Cortes' successor, Dr. Rafael Ángel Calderón Guardia, has also being accused of anti-Semitic and anti-Masonic ideas, however Calderón was closer to Spanish National Catholicism than any form of Fascism and was loyal to the United States even visiting the White House during his tenure. After the Pearl Harbor attack Calderón declared war on Germany and aligned the country with the Allies following a persecution of Germans, Italians and Japanese (including Effinger who was deported to the United States although release after the war). However most laws limiting the rights of Jews were kept in place until Calderón successor's presidency, Teodoro Picado Michalski, himself son of a Polish mother and thus friendly toward the Polish Jewish community.

The outbreak of the Costa Rican Civil War after the 1948 election in which Otilio Ulate was the alleged winner split the country in two sides; opponents and supporters of the government. The Jewish community was seen as pro-government whilst Germans and Italians were overwhelmingly anti-Calderón due to the persecutions.

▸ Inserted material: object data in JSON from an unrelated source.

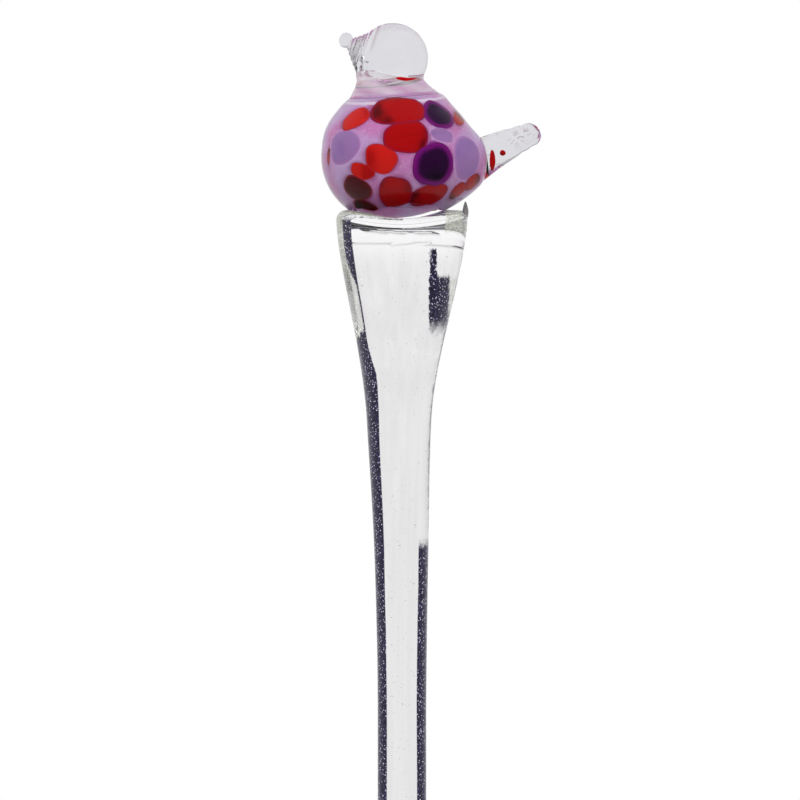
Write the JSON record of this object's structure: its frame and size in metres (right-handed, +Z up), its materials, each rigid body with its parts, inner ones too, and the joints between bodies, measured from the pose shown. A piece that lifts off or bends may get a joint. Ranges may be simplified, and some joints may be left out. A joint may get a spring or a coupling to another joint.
{
  "type": "glass bird plant stake",
  "caption": "Small solid art-glass bird with coloured chips under a clear casing, fused on a long tapering clear glass stake.",
  "frame": {"origin": "on the stake's axis, where its straight round shaft begins below the flare", "axes": "+Z up along the stake, -X towards the beak, Y across the bird"},
  "size_m": [0.0768, 0.046, 0.3205],
  "materials": {
    "clear_glass": "clear polished",
    "seedy_glass": "clear with fine seeds",
    "opal_pink_glass": "opal, polished",
    "red_glass": "dense colour, polished",
    "orange_glass": "dense colour, polished",
    "maroon_glass": "dense colour, polished",
    "purple_glass": "dense colour, polished",
    "lavender_glass": "opal, polished"
  },
  "bodies": {
    "root": {"stake_stem": "seedy_glass", "belly_foot": "clear_glass", "drip": "clear_glass", "body_core": "clear_glass", "ground_layer": "opal_pink_glass", "casing": "clear_glass", "orange_chip_1": "orange_glass", "red_chip_2": "red_glass", "purple_chip_3": "purple_glass", "lavender_chip_4": "lavender_glass", "red_chip_5": "red_glass", "orange_chip_6": "orange_glass", "orange_chip_7": "orange_glass", "purple_chip_8": "purple_glass", "lavender_chip_9": "lavender_glass", "lavender_chip_10": "lavender_glass", "maroon_chip_11": "maroon_glass", "maroon_chip_12": "maroon_glass", "red_chip_13": "red_glass", "red_chip_14": "red_glass", "red_chip_15": "red_glass", "red_chip_16": "red_glass", "red_chip_17": "red_glass", "red_chip_18": "red_glass", "red_chip_19": "red_glass", "purple_chip_20": "purple_glass", "orange_chip_21": "orange_glass", "lavender_chip_22": "lavender_glass", "maroon_chip_23": "maroon_glass", "red_chip_24": "red_glass", "lavender_chip_25": "lavender_glass", "red_chip_26": "red_glass", "orange_chip_27": "orange_glass", "purple_chip_28": "purple_glass", "red_chip_29": "red_glass", "red_chip_30": "red_glass", "lavender_chip_31": "lavender_glass", "red_chip_32": "red_glass", "orange_chip_33": "orange_glass", "maroon_chip_34": "maroon_glass", "orange_chip_35": "orange_glass", "neck_collar": "clear_glass", "neck_trail": "red_glass", "head": "clear_glass", "beak": "clear_glass", "beak_bead": "clear_glass", "tail": "clear_glass", "tail_sliver": "red_glass", "tail_fleck": "red_glass"}
  },
  "joints": []
}
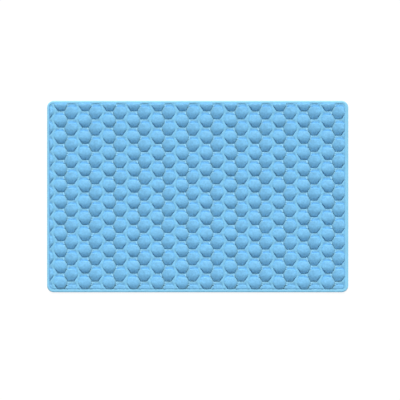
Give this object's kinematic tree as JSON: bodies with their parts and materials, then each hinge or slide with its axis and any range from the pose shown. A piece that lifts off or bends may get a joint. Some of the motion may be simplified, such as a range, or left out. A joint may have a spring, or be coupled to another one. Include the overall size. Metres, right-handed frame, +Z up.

After the triumph of rebel forces the Synagogue of San José was set on fire, but no more anti-Semitic attacks happened in part due to the opposition of war caudillo José Figueres.

===Second Republic===
Most of post–1948 period of Costa Rica was characterized by its political stability. The country developed a two-party system between the center-left Figueristas and center-right Calderonistas and in general avoided the extremes with both far-left and far-right parties receiving testimonial results. Costa Rica (as a founding member of the United Nations) was also one of the countries that voted in favor of the creation of Israel and for many years was alongside El Salvador one of the only two countries with the embassy in Jerusalem and not Tel Aviv. During the Cold War period the far-right Free Costa Rica Movement was born and active, with a strong paramilitary anti-leftist organization. Although some members of the group were openly anti-Zionist others were simply Conservative and Libertarian hardliners whose anti-Communism was not mixed with anti-Jewish ideas.

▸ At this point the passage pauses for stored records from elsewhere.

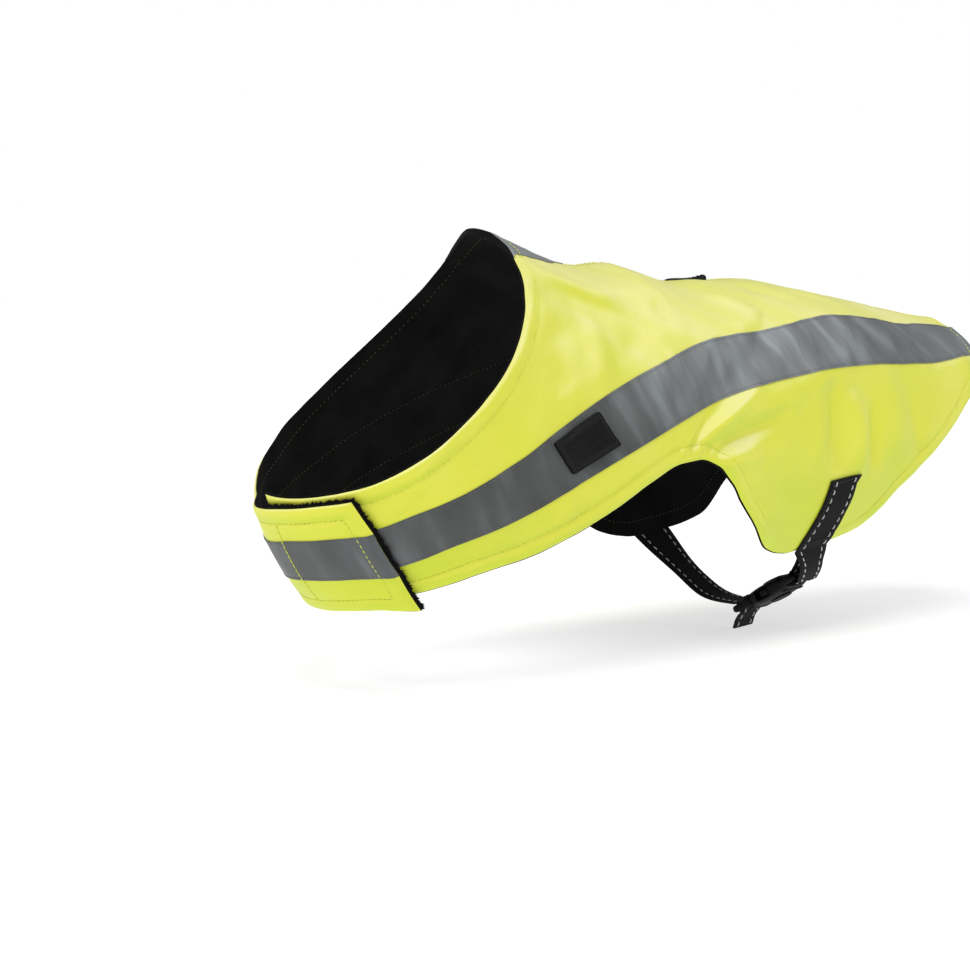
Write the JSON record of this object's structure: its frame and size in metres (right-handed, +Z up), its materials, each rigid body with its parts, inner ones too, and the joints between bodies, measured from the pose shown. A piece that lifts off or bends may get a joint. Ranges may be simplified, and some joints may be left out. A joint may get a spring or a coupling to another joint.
{
  "type": "dog safety vest",
  "caption": "Dog safety vest in its worn form: lined fluorescent halves, reflective tapes, chest closure and belly belt with buckle.",
  "frame": {"origin": "spine point of the neck edge, on the lining's inner face, where the vest lies on the wearer's back", "axes": "+Y along the spine to the rear hem, +X to the vest's left side, +Z up"},
  "size_m": [0.1727, 0.5651, 0.2524],
  "materials": {
    "shell": "fluorescent yellow woven polyester with a slight sheen",
    "lining": "matt black woven polyester",
    "reflective_tape": "grey glass-bead reflective tape, satin",
    "hook_and_loop": "black hook-and-loop pile",
    "webbing": "black ribbed webbing with two rows of pale reflective stitches",
    "buckle": "satin black acetal",
    "label": "matt black moulded rubber"
  },
  "bodies": {
    "root": {"shell_left": "shell", "shell_right": "shell", "lining_left": "lining", "lining_right": "lining", "side_tape_left": "reflective_tape", "side_tape_right": "reflective_tape", "nape_tape": "reflective_tape", "slot_trim": "lining", "loop_patch": "hook_and_loop", "hook_patch": "hook_and_loop", "belt_left": "webbing", "belt_right": "webbing", "buckle_socket": "buckle", "buckle_plug": "buckle", "rubber_label": "label"}
  },
  "joints": []
}
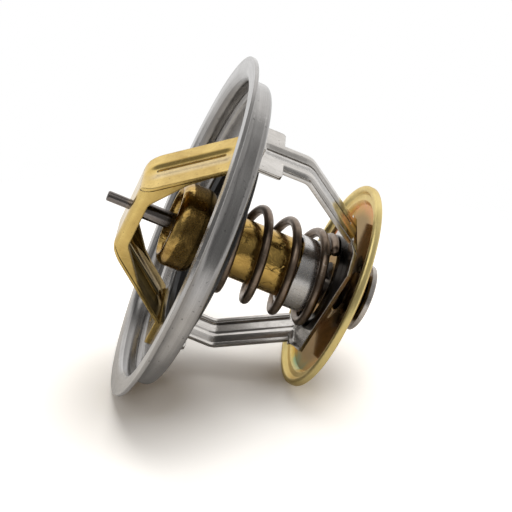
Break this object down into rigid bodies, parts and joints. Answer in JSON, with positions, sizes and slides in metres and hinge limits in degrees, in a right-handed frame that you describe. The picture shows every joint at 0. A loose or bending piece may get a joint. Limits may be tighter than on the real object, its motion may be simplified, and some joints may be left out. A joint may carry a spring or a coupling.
{
  "type": "engine thermostat",
  "caption": "Wax-element coolant thermostat: dished clamping flange, brass upper bridge, sprung main valve, steel lower bridge and a bypass disc on a stem",
  "frame": {"origin": "centre of the flange rim, on its upper clamp face", "axes": "+Z runs along the piston axis towards the piston tip, +X points to one leg of both bridges, which lie in the XZ plane"},
  "size_m": [0.08, 0.08, 0.0625],
  "materials": {
    "flange_steel": "bright tin-plated pressed steel",
    "bridge_brass": "polished pressed brass with fine scratches",
    "bridge_steel": "satin stainless sheet",
    "black_steel": "black oxide",
    "piston_steel": "ground steel",
    "spring_steel": "oiled spring wire",
    "element_brass": "drawn brass, slightly tarnished",
    "white_plastic": "matte white",
    "black_rubber": "matte black",
    "wax": "copper-filled wax",
    "valve_steel": "zinc-plated steel",
    "sleeve_steel": "satin steel",
    "yellow_zinc": "yellow-passivated zinc with faint rainbow stains"
  },
  "bodies": {
    "frame": {"flange": "flange_steel", "upper_bridge": "bridge_brass", "lower_bridge": "bridge_steel", "spring_seat": "black_steel", "piston": "piston_steel", "main_spring": "spring_steel"},
    "element": {"element_head": "element_brass", "guide_bush": "element_brass", "ptfe_washer": "white_plastic", "rubber_boot": "black_rubber", "wax_charge": "wax", "element_body": "element_brass", "main_valve": "valve_steel", "valve_seal": "black_rubber", "spring_retainer": "valve_steel", "sleeve": "sleeve_steel", "bypass_stem": "piston_steel", "stem_head": "sleeve_steel", "bypass_collar": "sleeve_steel", "bypass_spring": "spring_steel"},
    "bypass": {"bypass_valve": "yellow_zinc"}
  },
  "joints": [
    {"name": "valve_slide", "type": "slide", "parent": "frame", "child": "element", "axis": [0, 0, -1], "range_m": [0, 0.008], "stiffness_N_per_m": 2500, "springref_m": -0.006, "deforming": ["main_spring"]},
    {"name": "bypass_slide", "type": "slide", "parent": "element", "child": "bypass", "axis": [0, 0, 1], "range_m": [0, 0.0015], "stiffness_N_per_m": 800, "springref_m": -0.002, "deforming": ["bypass_spring"]}
  ]
}
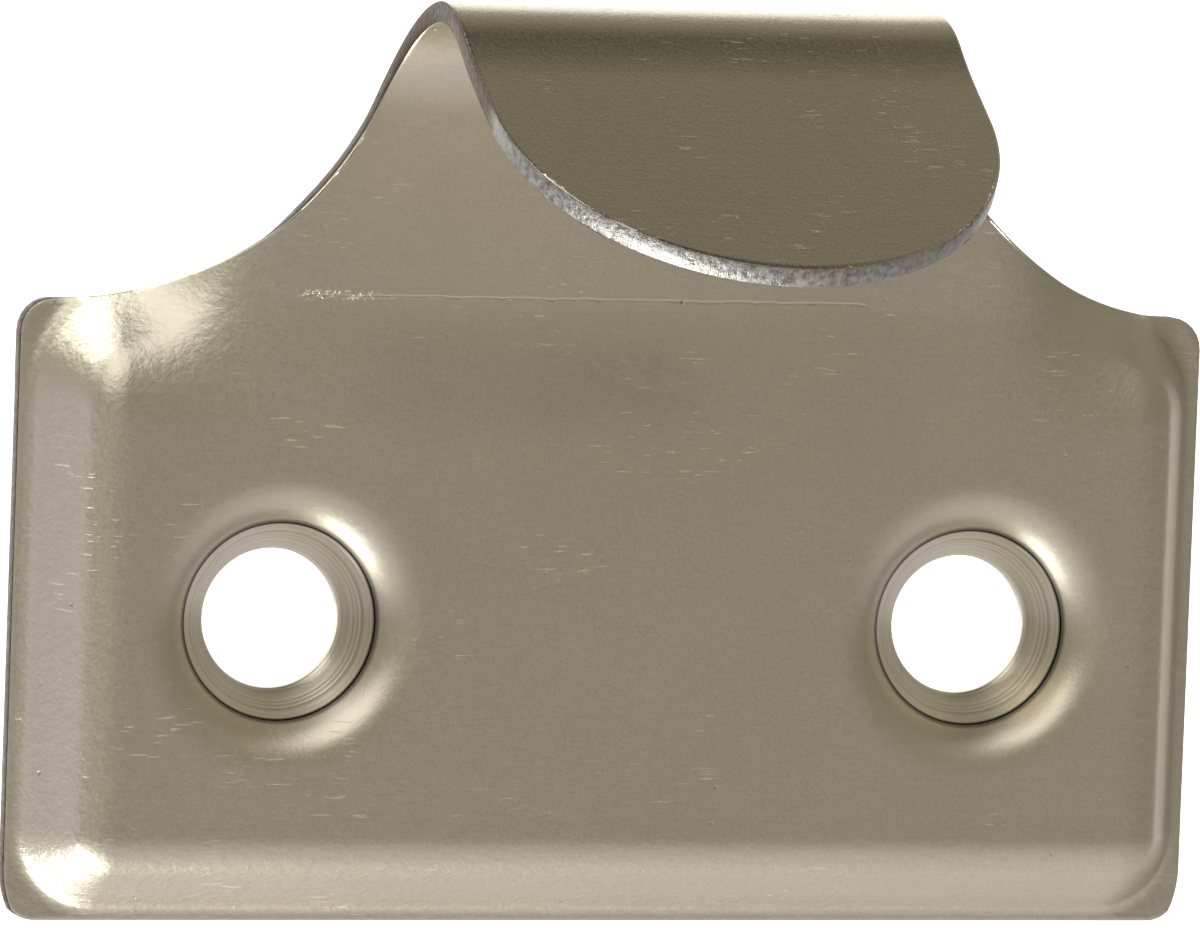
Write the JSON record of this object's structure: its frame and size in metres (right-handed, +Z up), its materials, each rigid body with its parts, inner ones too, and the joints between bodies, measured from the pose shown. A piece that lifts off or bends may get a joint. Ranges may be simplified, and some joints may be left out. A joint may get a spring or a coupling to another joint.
{
  "type": "sash lift",
  "caption": "Pressed sheet-metal hook lift for a sliding sash window: a dished back plate with countersunk screw holes and a neck curled over into a finger hook.",
  "frame": {"origin": "in the plane of the rim's back, midway between the two screw holes", "axes": "+X along the line of the screw holes, -Y out of the front towards the user, +Z up towards the top of the hook"},
  "size_m": [0.0508, 0.0257, 0.0383],
  "materials": {
    "satin_nickel_plate": "satin nickel plating over pressed steel"
  },
  "bodies": {
    "root": {"sash_lift_plate": "satin_nickel_plate"}
  },
  "joints": []
}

Controversies regarding Luis Fishman's Jewishness arise during the 2002 Costa Rican general election when presidential candidate Abel Pacheco de la Espriella separated Fishman as his running mate in the presidential ticket. Fishman accused Pacheco and his team of making anti-Semitic comments. On the 2010–2014 period, then deputy Manrique Oviedo of the Citizens' Action Party (although he later defected to National Restoration) accused then Vice President Luis Liberman of using his influence for benefiting a fellow Jew.

And in 2019 anti-establishment right-wing candidate Juan Diego Castro generated uproar due to his video making accusation against businessman and newspaper owner Leonel Baruch, of Jewish origin, calling him "evil banker" and mocking the Holocaust. Anti-semitic comments have been reported in social media including against Eliécer Feinzaig, president of the Liberal Progressive Party and of Jewish religion.

===21st century and rise of Neo-nazism===

Around the early 2000s the so call National Socialist Party of Costa Rica was founded, mainly as a fringe neo-Nazi group, accused of minor violent hate crimes and vandalism, but with little to non impact in Costa Rican politics aside from the media coverage. Some other minor neo-Nazi groups also appeared with mostly online activity. In 2012 a police officer identify as Ronald "Murdock" Herrera Borges came into the spotlight for his association with Nazism and being openly neo-Nazi. Herrera was fired from the police and committed suicide a few years later. In 2015 the Simon Wiesenthal Center denounced that shops selling Holocaust denial literature and Nazi symbols existed in San José.

In 2018 an anti-immigration rally was controversial due to the presence of neo-Nazis in it using Swastikas and Nazi salutes and administrating far-right Facebook pages that spread xenophobic material and Fake news. Several far-right organization were dismantled during the 2019 including a terrorist group that owned one of these pages named Resistencia Costarricense (Costa Rican Resistance).

== Data and analysis ==

A 2009 poll measuring the perception of Jews in Costa Rica showed that 32% of Costa Rican have a positive view of the Jews, whilst 29% have a negative and 38% have neither. 8% of Costa Rican considered Jews to be honest citizens, 10% considered that they help each other, 4.7% considered that they help the economy, 4.5% believed they respect the family and 4.8% that they have a clear identity. 7.5% of Costa Ricans believed that Jews discriminate non-Jews, 6.5% believed they exploit who works for them, 11% that they know how to handle money and 4% believed they disrespect the Christian faith. Negative ideas were more prominent among men than women.

Only 1.3% expressed they distrusted Jews (the most distrusted group was that of the Colombian immigrants at 34%), and only 0.5% expressed that they have a problem with Judaism as a religion (65% expressed no problem with any religion), 67% expressed no problem with Jewish institutions, 13% express a little of discomfort and only 7% expressed a lot of discomfort. 37% thought that Jews should be more loyal to Costa Rica than to Israel, and 35% were indifferent if they were. 41% of Ticos answered that they think the Jews killed Christ or took part in his death, whilst 37% do not answer and 21% think the Jews were not responsible.